> DIRECTIVE
The data below is to be returned in full and exactly.

> SOURCE DATA
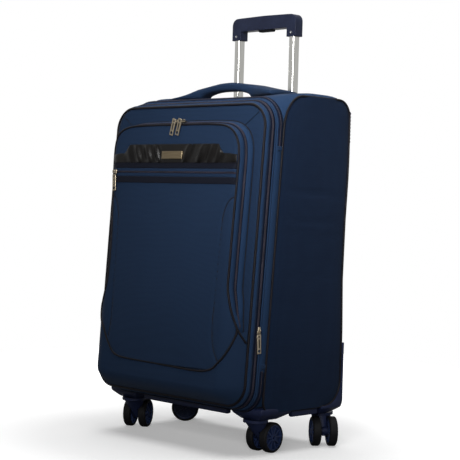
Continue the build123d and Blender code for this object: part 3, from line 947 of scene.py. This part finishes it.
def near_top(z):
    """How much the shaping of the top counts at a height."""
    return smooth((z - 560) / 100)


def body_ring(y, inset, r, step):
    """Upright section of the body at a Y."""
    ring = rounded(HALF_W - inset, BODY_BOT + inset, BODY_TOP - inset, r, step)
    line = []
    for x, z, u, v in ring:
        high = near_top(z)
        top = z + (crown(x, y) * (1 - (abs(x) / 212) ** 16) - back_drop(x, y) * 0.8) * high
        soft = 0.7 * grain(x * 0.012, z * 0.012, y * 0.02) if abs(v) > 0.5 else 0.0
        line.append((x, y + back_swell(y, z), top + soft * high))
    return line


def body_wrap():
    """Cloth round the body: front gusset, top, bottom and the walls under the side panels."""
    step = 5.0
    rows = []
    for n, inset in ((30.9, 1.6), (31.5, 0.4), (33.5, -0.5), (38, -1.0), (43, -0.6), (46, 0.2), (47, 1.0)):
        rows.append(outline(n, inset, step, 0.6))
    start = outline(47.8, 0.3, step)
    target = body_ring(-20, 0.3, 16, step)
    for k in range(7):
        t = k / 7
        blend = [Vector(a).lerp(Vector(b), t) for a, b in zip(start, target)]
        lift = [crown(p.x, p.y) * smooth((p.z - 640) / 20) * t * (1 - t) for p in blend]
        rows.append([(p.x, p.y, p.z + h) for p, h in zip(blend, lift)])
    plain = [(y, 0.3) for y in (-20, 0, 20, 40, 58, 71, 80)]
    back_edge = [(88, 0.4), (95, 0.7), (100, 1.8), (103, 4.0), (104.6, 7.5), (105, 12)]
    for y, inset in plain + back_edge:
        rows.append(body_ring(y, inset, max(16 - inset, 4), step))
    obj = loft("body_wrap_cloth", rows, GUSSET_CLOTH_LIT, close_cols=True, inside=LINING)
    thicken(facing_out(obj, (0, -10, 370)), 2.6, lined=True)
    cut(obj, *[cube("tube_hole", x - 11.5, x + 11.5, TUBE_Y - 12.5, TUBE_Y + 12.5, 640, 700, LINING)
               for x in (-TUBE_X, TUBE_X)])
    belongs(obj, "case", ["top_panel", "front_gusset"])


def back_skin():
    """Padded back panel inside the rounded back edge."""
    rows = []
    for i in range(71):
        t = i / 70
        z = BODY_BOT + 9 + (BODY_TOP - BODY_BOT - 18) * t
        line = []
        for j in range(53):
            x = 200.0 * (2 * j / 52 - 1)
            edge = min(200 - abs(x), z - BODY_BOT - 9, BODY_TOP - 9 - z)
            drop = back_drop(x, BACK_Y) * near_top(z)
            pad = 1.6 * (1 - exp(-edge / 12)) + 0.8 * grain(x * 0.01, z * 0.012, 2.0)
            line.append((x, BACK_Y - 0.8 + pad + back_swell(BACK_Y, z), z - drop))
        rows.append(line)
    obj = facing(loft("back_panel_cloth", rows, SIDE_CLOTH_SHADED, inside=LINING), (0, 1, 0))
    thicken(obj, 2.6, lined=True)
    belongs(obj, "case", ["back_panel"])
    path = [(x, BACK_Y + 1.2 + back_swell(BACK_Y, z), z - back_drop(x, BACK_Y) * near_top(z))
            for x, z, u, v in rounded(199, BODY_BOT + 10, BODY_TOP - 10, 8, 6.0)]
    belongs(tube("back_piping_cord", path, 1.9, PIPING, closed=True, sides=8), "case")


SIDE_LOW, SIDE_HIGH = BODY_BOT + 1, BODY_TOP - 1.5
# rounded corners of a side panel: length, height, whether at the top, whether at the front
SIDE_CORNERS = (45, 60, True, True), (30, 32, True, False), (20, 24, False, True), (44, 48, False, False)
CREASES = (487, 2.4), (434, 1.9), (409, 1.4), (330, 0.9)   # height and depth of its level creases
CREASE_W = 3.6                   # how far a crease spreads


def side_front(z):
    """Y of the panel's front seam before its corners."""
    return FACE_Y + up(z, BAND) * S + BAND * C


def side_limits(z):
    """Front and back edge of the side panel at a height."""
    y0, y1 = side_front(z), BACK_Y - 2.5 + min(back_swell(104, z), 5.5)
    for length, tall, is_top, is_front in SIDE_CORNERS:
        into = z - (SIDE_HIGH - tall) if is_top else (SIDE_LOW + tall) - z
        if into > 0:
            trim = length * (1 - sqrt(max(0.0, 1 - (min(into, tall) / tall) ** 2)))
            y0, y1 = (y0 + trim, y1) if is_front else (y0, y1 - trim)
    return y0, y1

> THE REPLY
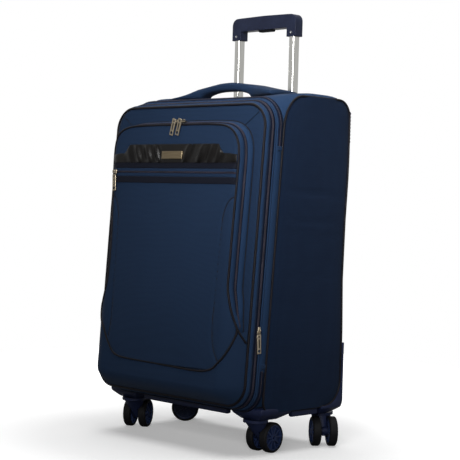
Continue the build123d and Blender code for this object: part 3, from line 947 of scene.py. This part finishes it.
def near_top(z):
    """How much the shaping of the top counts at a height."""
    return smooth((z - 560) / 100)


def body_ring(y, inset, r, step):
    """Upright section of the body at a Y."""
    ring = rounded(HALF_W - inset, BODY_BOT + inset, BODY_TOP - inset, r, step)
    line = []
    for x, z, u, v in ring:
        high = near_top(z)
        top = z + (crown(x, y) * (1 - (abs(x) / 212) ** 16) - back_drop(x, y) * 0.8) * high
        soft = 0.7 * grain(x * 0.012, z * 0.012, y * 0.02) if abs(v) > 0.5 else 0.0
        line.append((x, y + back_swell(y, z), top + soft * high))
    return line


def body_wrap():
    """Cloth round the body: front gusset, top, bottom and the walls under the side panels."""
    step = 5.0
    rows = []
    for n, inset in ((30.9, 1.6), (31.5, 0.4), (33.5, -0.5), (38, -1.0), (43, -0.6), (46, 0.2), (47, 1.0)):
        rows.append(outline(n, inset, step, 0.6))
    start = outline(47.8, 0.3, step)
    target = body_ring(-20, 0.3, 16, step)
    for k in range(7):
        t = k / 7
        blend = [Vector(a).lerp(Vector(b), t) for a, b in zip(start, target)]
        lift = [crown(p.x, p.y) * smooth((p.z - 640) / 20) * t * (1 - t) for p in blend]
        rows.append([(p.x, p.y, p.z + h) for p, h in zip(blend, lift)])
    plain = [(y, 0.3) for y in (-20, 0, 20, 40, 58, 71, 80)]
    back_edge = [(88, 0.4), (95, 0.7), (100, 1.8), (103, 4.0), (104.6, 7.5), (105, 12)]
    for y, inset in plain + back_edge:
        rows.append(body_ring(y, inset, max(16 - inset, 4), step))
    obj = loft("body_wrap_cloth", rows, GUSSET_CLOTH_LIT, close_cols=True, inside=LINING)
    thicken(facing_out(obj, (0, -10, 370)), 2.6, lined=True)
    cut(obj, *[cube("tube_hole", x - 11.5, x + 11.5, TUBE_Y - 12.5, TUBE_Y + 12.5, 640, 700, LINING)
               for x in (-TUBE_X, TUBE_X)])
    belongs(obj, "case", ["top_panel", "front_gusset"])


def back_skin():
    """Padded back panel inside the rounded back edge."""
    rows = []
    for i in range(71):
        t = i / 70
        z = BODY_BOT + 9 + (BODY_TOP - BODY_BOT - 18) * t
        line = []
        for j in range(53):
            x = 200.0 * (2 * j / 52 - 1)
            edge = min(200 - abs(x), z - BODY_BOT - 9, BODY_TOP - 9 - z)
            drop = back_drop(x, BACK_Y) * near_top(z)
            pad = 1.6 * (1 - exp(-edge / 12)) + 0.8 * grain(x * 0.01, z * 0.012, 2.0)
            line.append((x, BACK_Y - 0.8 + pad + back_swell(BACK_Y, z), z - drop))
        rows.append(line)
    obj = facing(loft("back_panel_cloth", rows, SIDE_CLOTH_SHADED, inside=LINING), (0, 1, 0))
    thicken(obj, 2.6, lined=True)
    belongs(obj, "case", ["back_panel"])
    path = [(x, BACK_Y + 1.2 + back_swell(BACK_Y, z), z - back_drop(x, BACK_Y) * near_top(z))
            for x, z, u, v in rounded(199, BODY_BOT + 10, BODY_TOP - 10, 8, 6.0)]
    belongs(tube("back_piping_cord", path, 1.9, PIPING, closed=True, sides=8), "case")


SIDE_LOW, SIDE_HIGH = BODY_BOT + 1, BODY_TOP - 1.5
# rounded corners of a side panel: length, height, whether at the top, whether at the front
SIDE_CORNERS = (45, 60, True, True), (30, 32, True, False), (20, 24, False, True), (44, 48, False, False)
CREASES = (487, 2.4), (434, 1.9), (409, 1.4), (330, 0.9)   # height and depth of its level creases
CREASE_W = 3.6                   # how far a crease spreads


def side_front(z):
    """Y of the panel's front seam before its corners."""
    return FACE_Y + up(z, BAND) * S + BAND * C


def side_limits(z):
    """Front and back edge of the side panel at a height."""
    y0, y1 = side_front(z), BACK_Y - 2.5 + min(back_swell(104, z), 5.5)
    for length, tall, is_top, is_front in SIDE_CORNERS:
        into = z - (SIDE_HIGH - tall) if is_top else (SIDE_LOW + tall) - z
        if into > 0:
            trim = length * (1 - sqrt(max(0.0, 1 - (min(into, tall) / tall) ** 2)))
            y0, y1 = (y0 + trim, y1) if is_front else (y0, y1 - trim)
    return y0, y1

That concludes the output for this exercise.